172 Mass. 447 | Mass. | 1899

Lathrop, J.

This case comes before us on appeal by Mrs. Dana, as executrix, from a decree of the Superior Court, declaring that $240 of the $250 withdrawn by her from the Atlas National Bank is held by her as trustee for the benefit of the plaintiff, and ordering her forthwith to pay to the plaintiff the sum of $240, with interest thereon from March 13, 1897, with *448costs. The only papers printed in the record are the bill, answer-, decree, and appeal, and a statement that issue was joined.

We must assume that the case was not heard on the bill and answer, but that there was a hearing of the case on the merits. As no evidence is presented to us, the only question is whether the decree conforms to the allegations and prayers of the bill. Iasigi v. Chicago, Burlington, Quincy Railroad, 129 Mass. 46. O'Hare v. Downing, 130 Mass. 16. Weld v. Walker, 130 Mass. 422.

It is stated in the plaintiff’s brief that the defendant bank filed a demurrer, and, upon a hearing, thé bill was dismissed as to this defendant. We need therefore concern ourselves only with the question whether the decree against Mrs.
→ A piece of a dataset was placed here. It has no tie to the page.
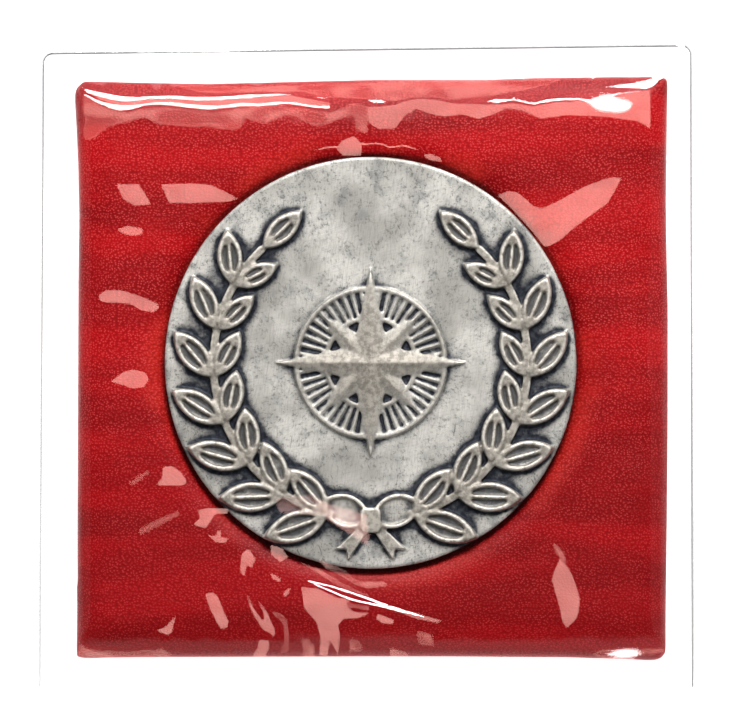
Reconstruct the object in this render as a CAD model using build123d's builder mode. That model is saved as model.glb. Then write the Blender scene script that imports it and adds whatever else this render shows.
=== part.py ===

Dana was warranted.

The facts as alleged in the bill are in substance that one Isaac D. Dana was the agent of the plaintiff in forwarding merchandise brought to Boston by the plaintiff’s steamboats, and in collecting freight on behalf of the plaintiff from the various consignees ; that he had collected freight money to the amount of $250, which he had neglected to turn over; but in lieu thereof, on February 27,1897, sent his personal check for said amount to the plaintiff, with the request that it hold it for a few days until the deposit to his credit in the bank would be sufficient to meet it; that Dana died on March 1, 1897, before the check was made good, but immediately thereafter there was deposited by one Woodbury, his former clerk, money to the exact amount and for the specific purpose of paying the check of $250, thus making good the money collected by Dana and belonging to the plaintiff, and which he had neglected to turn over; that the check was thereafter presented to the bank for payment, but, the statutory limitation in such cases provided having run, (see St. 1885, c. 210, § 2,) the bank refused to pay the same; that the bank was forthwith notified that the money belonged to the plaintiff and was set apart in trust as the plaintiff’s property; but the bank refused to pay the money to the plaintiff, and paid it to Mrs. Dana, as executrix of her husband’s estate; and that a demand was made by the plaintiff on Mrs. Dana, and she refused to pay the same to the plaintiff. Some of the prayers *449of the bill were in exact accord with the decree, and need not be further stated.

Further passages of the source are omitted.